EXERCISE ▸ Output exactly the span of lines that begins at the line containing "bpy.context.scene.collection.objects.link(empty)" and ends at the line containing "obj.data.transform(world)", both lines included.
§
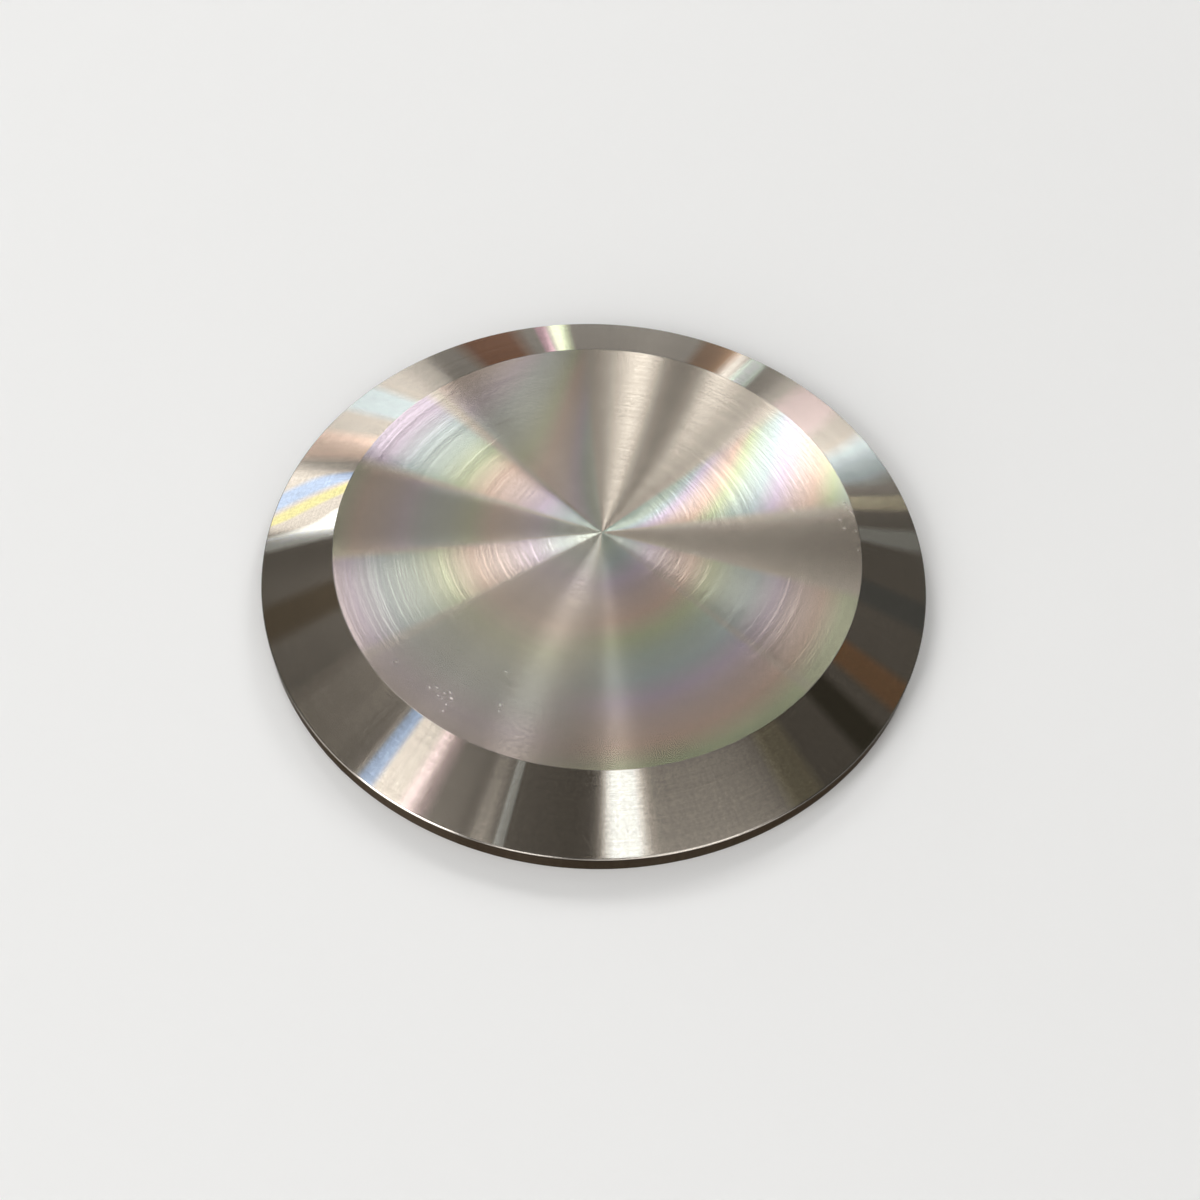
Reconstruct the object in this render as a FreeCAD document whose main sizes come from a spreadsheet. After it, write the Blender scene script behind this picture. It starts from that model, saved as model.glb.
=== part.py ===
# Sanitary clamp end cap, a solid stainless blank that closes a 3 inch clamp ferrule.
# One turned piece. It lies on its gasket face, which is the XY plane, with its axis along +Z.
# Lengths are in millimetres, angles in degrees.
import FreeCAD
import Part
import Sketcher
import math
import os

# Alias, value, meaning
driving = [
    ("flange_diameter", 90.91, "outside of the flange, 3.579 inch"),
    ("cap_thickness", 6.35, "gasket face to crown face, 1/4 inch"),
    ("rim_thickness", 2.845, "gasket face to where the bevel starts, 0.112 inch"),
    ("bevel_angle", 20, "slope of the clamp bevel from the gasket face"),
    ("land_width", 1.585, "outside of the flange to the groove, whose middle is 3.281 inch"),
    ("groove_width", 4.4, "mouth of the gasket groove, before its lips are rounded"),
    ("groove_depth", 1.6, "gasket face to the floor of the groove, 1/16 inch"),
    ("lip_round", 0.3, "radius on both lips of the gasket groove"),
    ("edge_break", 0.25, "flat that breaks each edge of the rim, measured along both sides"),
    ("crown_round", 0.5, "radius where the bevel meets the crown face"),
]
# The floor of the groove is one arc that spans its mouth at its full depth
floor_radius_formula = (
    "(dims.groove_width ^ 2 / 4 + dims.groove_depth ^ 2) / (2 * dims.groove_depth)"
)
ORIGIN = (-1, 1)
X_AXIS = -1
START, END, CENTRE = 1, 2, 3


def make_sheet(doc):
    """The driving dimensions, one alias to a row."""
    sheet = doc.addObject("Spreadsheet::Sheet", "dims")
    for row, (alias, value, meaning) in enumerate(driving, start=1):
        sheet.set(f"A{row}", meaning)
        sheet.set(f"B{row}", str(value))
        sheet.setAlias(f"B{row}", alias)
    doc.recompute()
    return sheet


def point(x, height):
    return FreeCAD.Vector(x, height, 0)


def heading(angle):
    """A unit direction in the section, at this angle from +X."""
    return point(math.cos(math.radians(angle)), math.sin(math.radians(angle)))


def add_line(sketch, start, end):
    return sketch.addGeometry(Part.LineSegment(start, end), False)


def add_arc(sketch, centre, start, end):
    """An arc about the centre, anticlockwise from start to end."""
    out_of_section = FreeCAD.Vector(0, 0, 1)
    circle = Part.Circle(centre, out_of_section, (start - centre).Length)
    first = math.atan2(start.y - centre.y, start.x - centre.x)
    last = math.atan2(end.y - centre.y, end.x - centre.x)
    return sketch.addGeometry(Part.ArcOfCircle(circle, first, last), False)


def corner_arc(corner, before, after, radius):
    """Centre, start and end of the arc that rounds a corner between two headings."""
    reach = radius * math.tan(before.getAngle(after) / 2)
    start = corner - before * reach
    left = point(-before.y, before.x)
    return start + left * radius, start, corner + after * reach


def groove_arcs(sheet):
    """Centre, start and end of the inner lip, the floor and the outer lip of the groove."""
    half_mouth = sheet.groove_width / 2
    middle = sheet.flange_diameter / 2 - sheet.land_width - half_mouth
    floor_radius = (half_mouth**2 + sheet.groove_depth**2) / (2 * sheet.groove_depth)
    floor_centre = point(middle, sheet.groove_depth - floor_radius)
    rise = sheet.lip_round - floor_centre.y
    span = math.sqrt((floor_radius + sheet.lip_round) ** 2 - rise**2)
    inner_centre = point(middle - span, sheet.lip_round)
    outer_centre = point(middle + span, sheet.lip_round)
    inner_join = floor_centre + (inner_centre - floor_centre).normalize() * floor_radius
    outer_join = floor_centre + (outer_centre - floor_centre).normalize() * floor_radius
    inner_lip = (inner_centre, point(middle - span, 0), inner_join)
    floor = (floor_centre, outer_join, inner_join)
    outer_lip = (outer_centre, outer_join, point(middle + span, 0))
    return inner_lip, floor, outer_lip


def draw_section(sketch, sheet):
    """Half of the cap's section as a closed anticlockwise path, by name."""
    radius = sheet.flange_diameter / 2
    top = sheet.cap_thickness
    slope = heading(180 - sheet.bevel_angle)
    rim_corner = point(radius, sheet.rim_thickness)
    rim_low = point(radius, sheet.edge_break)
    rim_high = point(radius, rim_corner.y - sheet.edge_break)
    land_end = point(radius - sheet.edge_break, 0)
    bevel_start = rim_corner + slope * sheet.edge_break
    crown_corner = rim_corner + slope * ((top - rim_corner.y) / slope.y)

    inner_lip, floor, outer_lip = groove_arcs(sheet)
    crown_round = corner_arc(crown_corner, slope, heading(180), sheet.crown_round)
    return {
        "face": add_line(sketch, point(0, 0), inner_lip[1]),
        "inner_lip": add_arc(sketch, *inner_lip),
        "floor": add_arc(sketch, *floor),
        "outer_lip": add_arc(sketch, *outer_lip),
        "land": add_line(sketch, outer_lip[2], land_end),
        "low_edge": add_line(sketch, land_end, rim_low),
        "rim": add_line(sketch, rim_low, rim_high),
        "high_edge": add_line(sketch, rim_high, bevel_start),
        "bevel": add_line(sketch, bevel_start, crown_round[1]),
        "crown_round": add_arc(sketch, *crown_round),
        "crown": add_line(sketch, crown_round[2], point(0, top)),
        "axis": add_line(sketch, point(0, top), point(0, 0)),
        "rim_corner": sketch.addGeometry(Part.Point(rim_corner), True),
    }


def constrain_section(sketch, part):
    """Joins the path's pieces, tangent at the rounds, and sets which way each line runs."""

    def add(kind, *arguments):
        sketch.addConstraint(Sketcher.Constraint(kind, *arguments))

    smooth_joins = [
        ("face", END, "inner_lip", START),
        ("inner_lip", END, "floor", END),
        ("floor", START, "outer_lip", START),
        ("outer_lip", END, "land", START),
        ("bevel", END, "crown_round", START),
        ("crown_round", END, "crown", START),
    ]
    corners = [
        ("land", "low_edge"),
        ("low_edge", "rim"),
        ("rim", "high_edge"),
        ("high_edge", "bevel"),
        ("crown", "axis"),
    ]
    for first, first_end, second, second_end in smooth_joins:
        add("Tangent", part[first], first_end, part[second], second_end)
    for first, second in corners:
        add("Coincident", part[first], END, part[second], START)
    add("Coincident", part["axis"], END, *ORIGIN)
    add("Coincident", part["face"], START, *ORIGIN)
    for name in ("face", "land", "crown"):
        add("Horizontal", part[name])
    for name in ("rim", "axis"):
        add("Vertical", part[name])
    add("PointOnObject", part["land"], START, X_AXIS)
    # The rim's upper corner before its edge is broken, which its dimensions run to
    add("PointOnObject", part["rim_corner"], START, part["rim"])
    add("PointOnObject", part["rim_corner"], START, part["bevel"])


def dimension_section(sketch, part):
    """Ties every size of the section to the sheet."""
    corner = (part["rim_corner"], START)
    floor = part["floor"]
    low_edge, high_edge = part["low_edge"], part["high_edge"]
    sizes = [
        ("flange_radius", ("DistanceX", *ORIGIN, *corner), "dims.flange_diameter / 2"),
        ("rim_height", ("DistanceY", *ORIGIN, *corner), "dims.rim_thickness"),
        ("cap_height", ("Distance", part["axis"]), "dims.cap_thickness"),
        ("bevel_slope", ("Angle", part["bevel"]), "180 - dims.bevel_angle"),
        (
            "groove_middle",
            ("DistanceX", *ORIGIN, floor, CENTRE),
            "dims.flange_diameter / 2 - dims.land_width - dims.groove_width / 2",
        ),
        (
            "floor_centre_drop",
            ("DistanceY", floor, CENTRE, *ORIGIN),
            f"{floor_radius_formula} - dims.groove_depth",
        ),
        ("floor_radius", ("Radius", floor), floor_radius_formula),
        ("inner_lip_radius", ("Radius", part["inner_lip"]), "dims.lip_round"),
        ("outer_lip_radius", ("Radius", part["outer_lip"]), "dims.lip_round"),
        ("low_edge_inward", ("DistanceX", low_edge, START, *corner), "dims.edge_break"),
        ("low_edge_upward", ("DistanceY", *ORIGIN, low_edge, END), "dims.edge_break"),
        ("high_edge_downward", ("DistanceY", high_edge, START, *corner), "dims.edge_break"),
        ("high_edge_inward", ("Distance", *corner, high_edge, END), "dims.edge_break"),
        ("crown_radius", ("Radius", part["crown_round"]), "dims.crown_round"),
    ]
    for name, (kind, *places), formula in sizes:
        drawn = drawn_size(sketch, kind, places)
        index = sketch.addConstraint(Sketcher.Constraint(kind, *places, drawn))
        sketch.renameConstraint(index, name)
        sketch.setExpression(f"Constraints.{name}", formula)


def drawn_size(sketch, kind, places):
    """What a dimension measures on the path as drawn, so that adding it moves nothing."""
    if len(places) > 1:
        first, second = sketch.getPoint(*places[:2]), sketch.getPoint(*places[2:])
        run = second - first
        return {"DistanceX": run.x, "DistanceY": run.y, "Distance": run.Length}[kind]
    shape = sketch.Geometry[places[0]]
    if kind == "Radius":
        return shape.Radius
    run = shape.EndPoint - shape.StartPoint
    return run.Length if kind == "Distance" else math.atan2(run.y, run.x)


def make_end_cap(doc, sheet):
    """The whole cap, turned from its section in one revolution."""
    body = doc.addObject("PartDesign::Body", "cap")
    body.Label = "end_cap"
    sketch = body.newObject("Sketcher::SketchObject", "turned_section")
    plane = next(f for f in body.Origin.OriginFeatures if f.Role == "XZ_Plane")
    sketch.AttachmentSupport = [(plane, "")]
    sketch.MapMode = "FlatFace"
    part = draw_section(sketch, sheet)
    constrain_section(sketch, part)
    dimension_section(sketch, part)
    doc.recompute()
    turned = body.newObject("PartDesign::Revolution", "turned_blank")
    turned.Profile = sketch
    turned.ReferenceAxis = (sketch, ["V_Axis"])
    turned.Angle = 360
    doc.recompute()
    if not sketch.FullyConstrained:
        raise RuntimeError(f"{sketch.Name} has sizes left free")
    return body


def check_and_export(doc, bodies):
    """Stops on any failed feature, then writes each body's solid to parts/LABEL.step."""
    for item in doc.Objects:
        if {"Invalid", "Error"} & set(item.State):
            raise RuntimeError(f"{item.Name} failed: {item.State}")
    os.makedirs("parts", exist_ok=True)
    for body in bodies:
        if body.Shape.isNull() or not body.Shape.isValid():
            raise RuntimeError(f"{body.Label} has no valid shape")
        body.Shape.exportStep(f"parts/{body.Label}.step")
        box = body.Shape.optimalBoundingBox()
        print(
            f"{body.Label}: {len(body.Shape.Solids)} solid, {len(body.Shape.Faces)} faces,"
            f" {body.Shape.Volume:.1f} mm3,"
            f" {box.XLength:.2f} x {box.YLength:.2f} x {box.ZLength:.2f} mm"
        )


doc = FreeCAD.newDocument("clamp_end_cap")
dims = make_sheet(doc)
end_cap = make_end_cap(doc, dims)
check_and_export(doc, [end_cap])
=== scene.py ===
import math

import bmesh
import bpy
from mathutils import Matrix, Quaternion, Vector


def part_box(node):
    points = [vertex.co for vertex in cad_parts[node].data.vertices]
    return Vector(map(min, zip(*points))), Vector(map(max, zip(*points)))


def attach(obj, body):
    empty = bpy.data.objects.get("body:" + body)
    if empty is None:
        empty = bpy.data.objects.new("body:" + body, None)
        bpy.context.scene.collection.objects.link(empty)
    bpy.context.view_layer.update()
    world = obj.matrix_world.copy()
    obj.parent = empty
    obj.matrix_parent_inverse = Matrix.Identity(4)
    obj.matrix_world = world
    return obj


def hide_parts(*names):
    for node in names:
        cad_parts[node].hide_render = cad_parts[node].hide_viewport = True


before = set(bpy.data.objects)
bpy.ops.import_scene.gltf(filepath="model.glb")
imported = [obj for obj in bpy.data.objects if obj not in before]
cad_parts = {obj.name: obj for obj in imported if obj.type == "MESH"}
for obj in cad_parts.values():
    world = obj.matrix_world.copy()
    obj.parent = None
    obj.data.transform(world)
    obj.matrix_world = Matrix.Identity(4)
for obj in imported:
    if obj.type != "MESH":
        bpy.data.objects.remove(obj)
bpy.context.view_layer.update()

capLow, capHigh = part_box("end_cap")
capRadius = (capHigh.x - capLow.x) / 2
capTop = capHigh.z

# Metres and degrees. The outside radius and the height come from the frame.
capShape = {
    "rimHeight": 0.002845,     # gasket face to where the bevel starts
    "bevelSlope": 20,          # from the gasket face
    "landWidth": 0.001585,     # outside of the flange to the groove
    "grooveWidth": 0.0044,
    "grooveDepth": 0.0016,
    "grooveSteps": 18,
    "lipRound": 0.0003,
    "crownRound": 0.0002,
    "rimRound": 0.00025,
    "roundSteps": 5,
    "holdGap": 0.00006,        # ring beside each round, which keeps the flats flat
    "crownRings": 6,
    "bevelRings": 4,
    "turns": 320,              # steps of the spin
}
bevelSlope = math.radians(capShape["bevelSlope"])
crownRadius = capRadius - (capTop - capShape["rimHeight"]) / math.tan(bevelSlope)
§
FULL ANSWER ▸
        bpy.context.scene.collection.objects.link(empty)
    bpy.context.view_layer.update()
    world = obj.matrix_world.copy()
    obj.parent = empty
    obj.matrix_parent_inverse = Matrix.Identity(4)
    obj.matrix_world = world
    return obj


def hide_parts(*names):
    for node in names:
        cad_parts[node].hide_render = cad_parts[node].hide_viewport = True


before = set(bpy.data.objects)
bpy.ops.import_scene.gltf(filepath="model.glb")
imported = [obj for obj in bpy.data.objects if obj not in before]
cad_parts = {obj.name: obj for obj in imported if obj.type == "MESH"}
for obj in cad_parts.values():
    world = obj.matrix_world.copy()
    obj.parent = None
    obj.data.transform(world)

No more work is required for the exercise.